The City asks that the grievance be denied.


This case properly falls under Article 4, Maintenance of Standards, of the labor contract. While the Union attempts to characterize the receipt of medical attention while off duty for a line of duty incident as work, this is not work within the terms of the contract. Although on-duty personnel may receive medical attention as part of their work, that is a matter of circumstance and convenience that goes to the benefit of the bargaining unit. It would be possible to consider the off duty medical situation work if indeed the Grievant had been ordered to receive such medical attention while off duty. And although the Grievant assumed that he was being ordered to get a measles vaccination, the Department cannot order anyone to get medical attention. Therefore, this situation does not constitute work under the contract but may be considered in terms of the past practices of the parties.

The past experience of this Grievant was that he was paid overtime for getting medical attention off duty for exposure to PBC's in the line of duty. The only other time the Grievant needed medical attention for an incident in the line of duty, he was paid overtime for both coming into the station to identify his turn out gear and for going to the American Brass Company for blood tests. In the American Brass incident, he received two phone calls during which non one mentioned overtime payment. The memo from Wamboldt regarding procedure to follow did not mention overtime. Yet the City paid the overtime submitted, a total of six hours for this Grievant.

The next time the Grievant was involved in an incident -- the exposure to measles while in the line of duty -- he was again called and told to get a vaccination within 72 hours of exposure.
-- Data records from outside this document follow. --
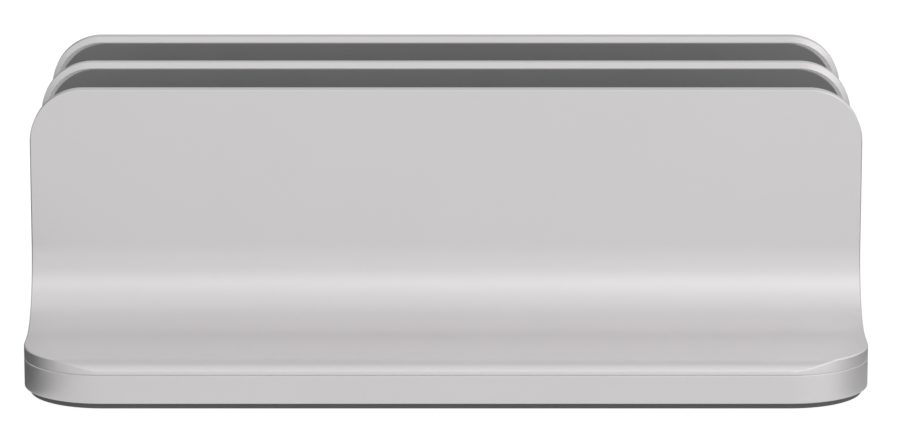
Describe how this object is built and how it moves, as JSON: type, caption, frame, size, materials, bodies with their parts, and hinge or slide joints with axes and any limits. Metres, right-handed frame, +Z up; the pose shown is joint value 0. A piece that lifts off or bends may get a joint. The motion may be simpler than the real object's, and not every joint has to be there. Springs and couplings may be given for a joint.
{
  "type": "vertical laptop stand",
  "caption": "Desk stand with upright plates on flat feet that hold closed laptops on edge in padded slots, whose wings slide on a plate below to set the slot width.",
  "frame": {"origin": "on the table, under the middle of the stand: the centre of the bounding box's bottom", "axes": "+X along the uprights, +Z up, front wing towards -Y"},
  "size_m": [0.19, 0.154, 0.064],
  "materials": {
    "aluminium": "bead-blasted, silver anodised",
    "silicone": "matt dark grey silicone",
    "sole_rubber": "matt dark grey rubber",
    "screw_steel": "satin steel"
  },
  "bodies": {
    "base": {"center_plate": "aluminium", "slide_plate": "aluminium", "center_sole": "sole_rubber", "center_front_pad": "silicone", "center_rear_pad": "silicone", "front_floor_pad": "silicone", "rear_floor_pad": "silicone", "center_screws": "screw_steel"},
    "front_wing_body": {"front_wing": "aluminium", "front_foot_plate": "aluminium", "front_sole": "sole_rubber", "front_wing_pad": "silicone", "front_clamp_screws": "screw_steel", "front_foot_screws": "screw_steel"},
    "rear_wing_body": {"rear_wing": "aluminium", "rear_foot_plate": "aluminium", "rear_sole": "sole_rubber", "rear_wing_pad": "silicone", "rear_clamp_screws": "screw_steel", "rear_foot_screws": "screw_steel"}
  },
  "joints": [
    {"name": "front_wing_slide", "type": "slide", "parent": "base", "child": "front_wing_body", "axis": [0, -1, 0], "range_m": [-0.01, 0.01]},
    {"name": "rear_wing_slide", "type": "slide", "parent": "base", "child": "rear_wing_body", "axis": [0, 1, 0], "range_m": [-0.01, 0.01]}
  ]
}
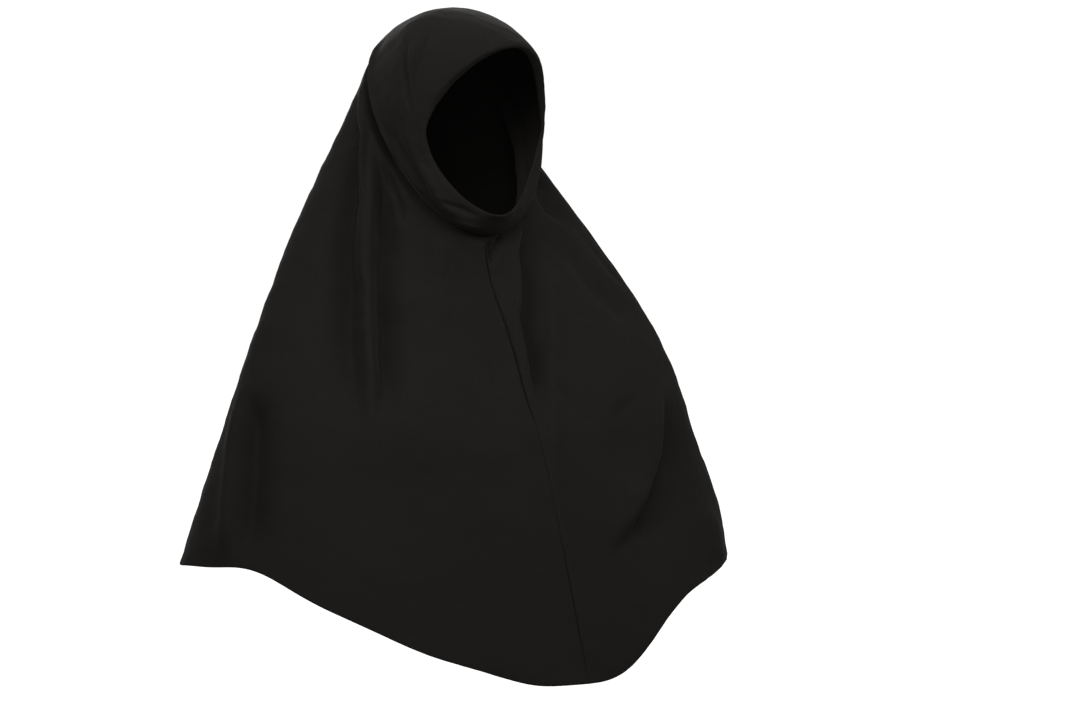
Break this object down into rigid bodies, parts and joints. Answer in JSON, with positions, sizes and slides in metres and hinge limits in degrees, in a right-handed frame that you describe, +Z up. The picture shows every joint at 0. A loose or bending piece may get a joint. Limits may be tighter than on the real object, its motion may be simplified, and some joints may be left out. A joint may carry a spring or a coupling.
{
  "type": "hijab",
  "caption": "Pull-on hijab as worn, with a hood that closes round the face and a long shoulder cape closed by a seam down the front.",
  "frame": {"origin": "The seat of the crown on the wearer's head: the inner face of the cloth at the top of the head's axis.", "axes": "+Z up, -Y the way the wearer's chest faces, +X the wearer's left. The head is turned 16 degrees towards the wearer's left. No tilt."},
  "size_m": [0.6217, 0.3883, 0.705],
  "materials": {
    "jersey": "matte fine knitted jersey, black"
  },
  "bodies": {
    "root": {"hood": "jersey", "face_hem": "jersey", "cape": "jersey", "front_seam": "jersey", "bottom_hem": "jersey"}
  },
  "joints": []
}
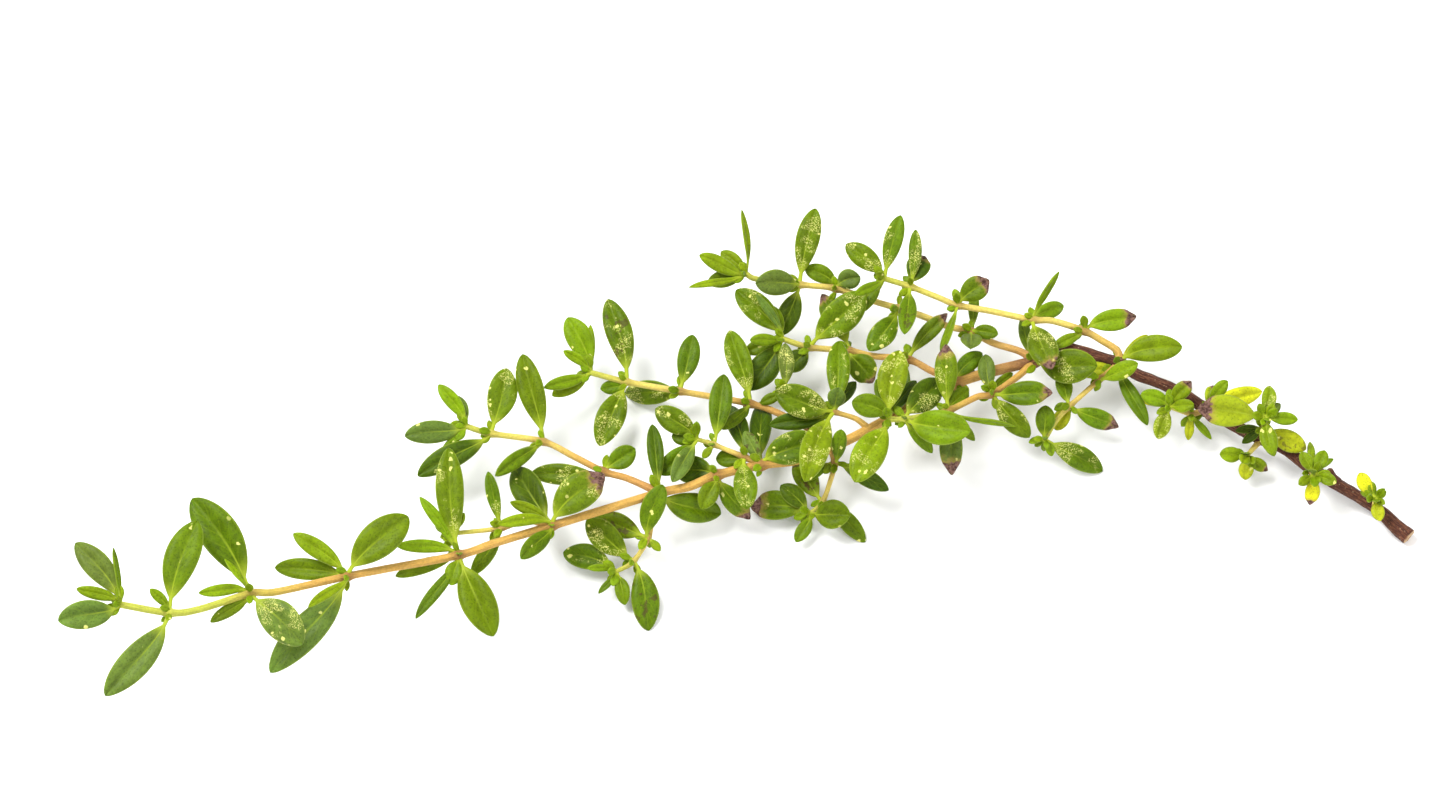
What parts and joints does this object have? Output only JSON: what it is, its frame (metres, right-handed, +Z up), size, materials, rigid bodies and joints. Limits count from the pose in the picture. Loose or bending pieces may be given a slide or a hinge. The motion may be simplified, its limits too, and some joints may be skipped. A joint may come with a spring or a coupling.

Because the 72 hour limitation came within the Grievant's off duty hours, he received the medical attention while off duty. It was logical for him, based on his own past experience, to believe that he would be paid overtime for getting the vaccination at the minimum of three hours of overtime.

However, one incident -- the American Brass incident -- cannot establish a past practice. While the Union urges that the 1988 incident at American Brass established a new benchmark to measure other incidents, the Arbitrator cannot find that this one incident -- which the City considered and treated as unusual -- provides the basis for a past practice.

It is generally accepted by arbitrators that, in the absence of written contractual language, a binding past practice -- one that cannot be unilaterally discontinued during the term of the contract -- must be unequivocal, clearly enunciated and acted upon, and readily ascertainable over a reasonable period of time as a fixed and established practice accepted by both parties.

This case lacks all the elements of a binding past practice. With the one exception of the American Brass incident, the City has never paid overtime to anyone receiving medical treatment while off duty for an injury or health problem incurred while on duty. The past experience for this Grievant may have been the payment of overtime in a like circumstance, but in order for a past practice to acquire a binding effect, must be consistent to other members of the bargaining unit or consistently followed over a period of time.

The terms of the collective bargaining agreement do not apply to this situation, and the evidence fails to show that there is a past practice of reimbursing employees for overtime for medical attention received off duty for injuries or contamination received in the line of duty. Accordingly, I find that the City did not violate the bargaining agreement when it denied the Grievant the minimum of three hours of overtime pay for receiving a measles vaccination at the City Health Department on his regularly scheduled day off.


The grievance is denied.

Dated at Madison, Wisconsin this 13th day of March, 1990.